Thin current profitability. The business is only recently profitable, with TTM EBITDA around $61,000 on roughly $1.08M of revenue. The investment case rests on the quality and stickiness of the recurring revenue and on the margin-expansion path, not on current earnings. The salaries and development lines are the levers a buyer would model.
Channel concentration. A portion of revenue is served through reseller and OEM partners, most notably the relationship with the social-media intelligence suite. This provides valuable embedded distribution but concentrates some revenue on partner arrangements. The contracts, economics and renewal terms are a primary diligence item and are fully disclosed in the data room.
Modest growth. Recurring revenue is growing at high-single to low-double digits rather than at venture pace. This is consistent with a mature category position and an enterprise base, and it is the reason the revenue is so predictable, but a buyer should price the asset as a durable cash-generative platform rather than a hyper-growth one.
Currency exposure. The business reports in its local currency while billing across several European currencies and US dollars. This diversifies market risk but introduces translation exposure, which is quantified in the data room.
Platform dependence. Like all advocacy tools, the Company depends on third-party social networks, principally LinkedIn, and on their APIs and policies. The hybrid sharing model, which works with or without the social API, materially reduces this exposure relative to competitors that require the API connection.
The business is offered as a 100% sale of the operating company on a cash-free, debt-free basis, including the platform, the brand and domains, the customer contracts, the direct and reseller channels, the benchmark data set and the supporting team knowledge.
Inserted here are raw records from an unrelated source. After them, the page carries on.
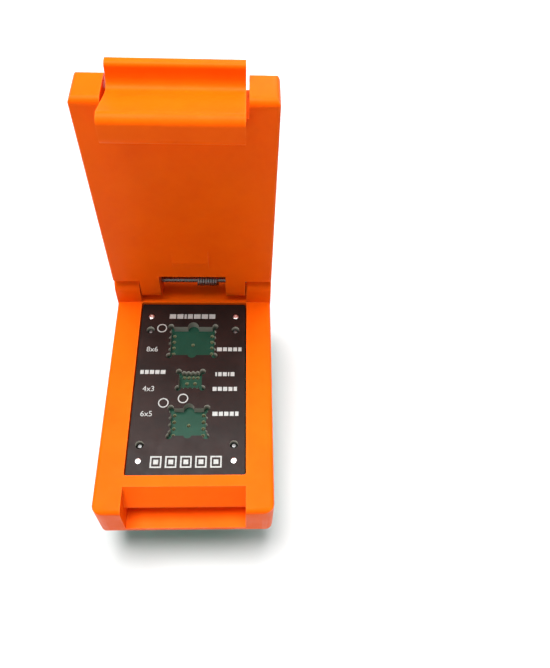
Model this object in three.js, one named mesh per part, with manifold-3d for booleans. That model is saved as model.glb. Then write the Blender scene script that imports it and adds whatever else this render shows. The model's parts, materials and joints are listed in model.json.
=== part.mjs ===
// Flip-lid test socket for eight-pad flash memory chips of 8x6, 6x5 and 4x3 mm.
// It plugs into a programmer through two rows of four pins. The lid stands open, as at rest.
// Millimetres, +Z up, +Y towards the hinge. The socket stands on its pin tips, and the origin is
// on that plane, under the middle of the whole object's box.

import * as THREE from "three";
import { mergeVertices } from "three/addons/utils/BufferGeometryUtils.js";
import Module from "manifold-3d";

const wasm = await Module();
wasm.setup();

// ---- Driving dimensions. Y is measured from the middle of the circuit board. ----

const PIN_REACH = 8.4; // pin tips to the board's underside
const BOARD = { width: 28.8, length: 43.8, thick: 1.6 };
const WIDTH = 29.2; // outside width of base and lid
const BASE_FRONT = -23;
const BASE_HEIGHT = 9.4;
const POCKET = { half: 10, front: -16.65, rear: 17.7 }; // well that holds the floating plates
const PLATE = { width: 19.6, length: 34.05, thick: 1.6 }; // window plate, and guide plate under it
const PLATE_SINK = 0.5; // window plate below the rim
const CARRIER_TRAVEL = 0.8; // how far the two plates can be pushed down

const LID_THICK = 6.2;
const LID_FRONT = -24;
const LID_GAP = 0.1; // closed lid above the rim
const HINGE_Y = 20.9;
const EAR_RADIUS = 3.1;
const EAR_GAP = 0.4; // ear to the lid's full-width part
const KNUCKLE_HALF = 9.75;
const TONGUE_HALF = 9.75;
const OPEN_ANGLE = Math.PI / 2;

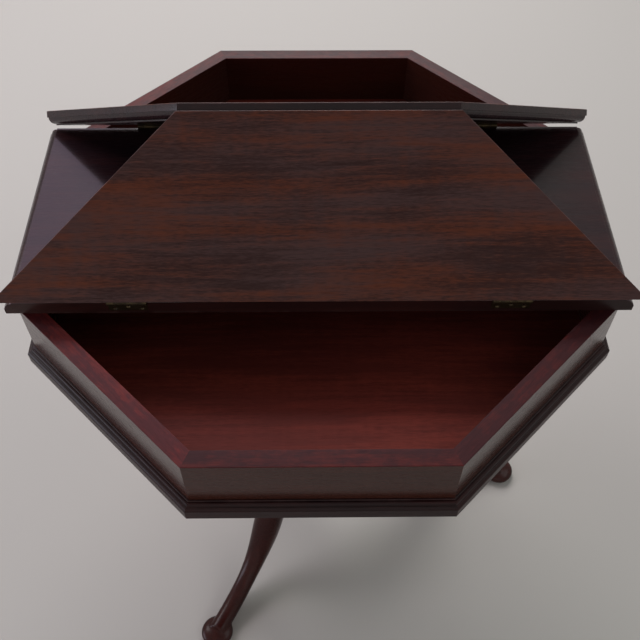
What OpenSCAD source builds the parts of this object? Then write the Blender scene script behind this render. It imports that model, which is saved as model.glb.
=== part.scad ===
// Octagonal occasional table. Its top is a fixed middle strip and two hinged lids over a shallow well.
// The box stands on a turned column with three cabriole legs.
// Millimetres. The origin lies on the floor under the column's axis, +Z is up and -Y is the front.
// The lids are drawn as they stand when both are open and lean on each other over the strip.

/* [Top] */
// Width of the octagonal top across its flats
top_w = 610; // [590:1:630]
// Length of the straight sides of the top, which lie across the strip's ends and along the lids' tips
end_l = 265; // [256:1:280]
// Thickness of the top boards
top_t = 16; // [15:0.5:20]
// Height of the table with its lids closed
table_h = 610; // [580:1:680]
// Open joint between the strip and each closed lid
lid_joint = 2; // [1.8:0.1:2.6]
// Clearance between a closed lid and the rim of the box
lid_seat_gap = 0.3; // [0.2:0.05:0.5]
// Clearance between the tips of the leaning lids
lid_tip_gap = 0.3; // [0.2:0.1:1]

/* [Edge moulding of the top] */
// Radius of the ovolo
ovolo_r = 7; // [4:0.1:8]
// Depth of the quirk under the top face
quirk_h = 1.5; // [0.6:0.1:2]
// Width of the quirk
quirk_w = 0.5; // [0.4:0.1:1.5]
// Ledge between the ovolo and the fillet
fillet_ledge = 1.4; // [0.4:0.1:1.6]

/* [Box] */
// How far the top oversails the walls of the box
overhang = 11; // [8:0.5:20]
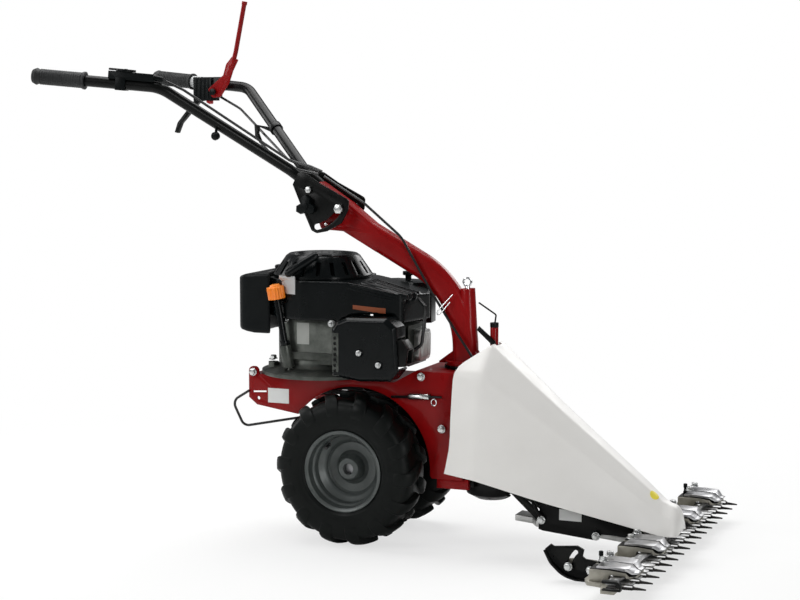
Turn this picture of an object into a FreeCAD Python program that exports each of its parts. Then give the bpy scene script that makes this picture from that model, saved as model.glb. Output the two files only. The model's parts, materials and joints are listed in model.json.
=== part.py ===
import FreeCAD, Part
import Sketcher
import math
import os
from FreeCAD import Placement, Rotation, Vector

# Walk-behind sickle bar mower, in millimetres.
# X points forward, Y to the machine's left, Z up; the ground is z = 0 and the wheel axle is
# above x = 0 of the working frame, which frame_shift moves to the middle of the whole machine.

os.makedirs("parts", exist_ok=True)
doc = FreeCAD.newDocument("sickle_bar_mower")

X_AXIS = Vector(1, 0, 0)
Y_AXIS = Vector(0, 1, 0)
Z_AXIS = Vector(0, 0, 1)

# Driving dimensions
dimensions = {
    "frame_shift": 25,
    # wheels
    "axle_level": 165,
    "floor_lift": 6,
    "tyre_radius": 171,
    "tyre_carcass": 158,
    "tyre_half": 56,
    "wheel_offset": 112,
    "lug_count": 14,
    "rim_flange": 90.7,
    "rim_barrel": 84.2,
    "hub_bore": 12,
    "axle_radius": 11.5,
    "axle_end": 118,
    # chassis
    "chassis_half": 88,
    "sheet_gauge": 4,
    "deck_height": 357,
    "front_deck_height": 386,
    "wheel_arch": 177,
    "bolt_radius": 4,
    "nut_flats": 13,
    # engine
    "crank_place": -118,
    "flange_radius": 140,
    "dome_radius": 112,
    "dome_slots": 20,
    "dome_slot_width": 9,
    "fin_count": 6,
    "fin_pitch": 9,
    "fin_gauge": 3,
    "knurl_count": 18,
    # drive
    "gearbox_place": 30,
    "drive_place": 290,
    "belt_width": 10,
    "fit": 0.08,
    # column and handlebar
    "column_axis": 226,
    "column_depth": 56,
    "column_width": 36,
    "tube_radius": 12.5,
    "tube_bore": 10.5,
    "grip_radius": 17,
    "plate_inner": 43.6,
    "plate_gauge": 4,
    "pivot_radius": 5,
    "slot_radius": 85,
    "clamp_bolt": 6,
    # cutter
    "finger_pitch": 50.8,
    "finger_count": 17,
    "finger_width": 7.6,
    "bar_half": 430,
    "bar_gauge": 8,
    "section_gauge": 3,
    "knife_back": 20,
    "clamp_width": 90,
    "strap_width": 42,
    "skid_place": 245,
    "skid_gauge": 6,
    "carrier_half": 50,
    "lever_gauge": 9,
    "rocker_reach": 180,
}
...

The seller will consider both all-cash offers and structured offers, and is open to a transition period to hand over customer and channel relationships.
Because the business is a sticky, near-all-recurring SaaS platform with modest current earnings, value is most appropriately framed against annual recurring revenue rather than a current-year earnings multiple. The table below is an indicative framework only, set against the approximately $1.05M ARR, and is provided to make the sensitivity explicit. It is not a guide price. The formal guide price is confirmed through FIH.com, and a strategic acquirer, including an existing channel partner or a martech or HR-tech consolidator, would typically value the embedded distribution, the blue-chip logo base and the data advantage above a purely financial multiple.
|
ARR multiple |
Indicative enterprise value (on ~$1.05M ARR) |
|---|---|
|
1.5x |
approximately $1.6M |
|
2.0x |
approximately $2.1M |
|
2.5x |
approximately $2.6M |
|
3.0x |
approximately $3.2M |
Indicative only and provided for sensitivity. Not a guide or asking price. Actual value depends on buyer type, deal structure and diligence findings, and the formal guide is confirmed through FIH.com.
The process is non-exclusive, with offers invited through FIH.com. The post-NDA data room contains the reconciled monthly and annual profit and loss, the subscription and MRR ledger with customer-level detail, the reseller and channel contracts, the six-year benchmark data set, technical and security due-diligence material, the organisation chart and supplier list, and a transfer checklist. Included in the sale are the code and platform, the brand and domains, the customer relationships, the direct and reseller channels, the benchmark data, and a seller transition. Real identifying details beyond this memorandum are disclosed after a signed non-disclosure agreement.
The reason for sale, the owner's objectives and any preferred structure are discussed directly with qualified buyers through FIH.com and confirmed after a signed non-disclosure agreement. The business is being offered as a clean, whole-company sale, and the seller is willing to support a transition so that customer relationships, channel partnerships and product knowledge transfer in good order.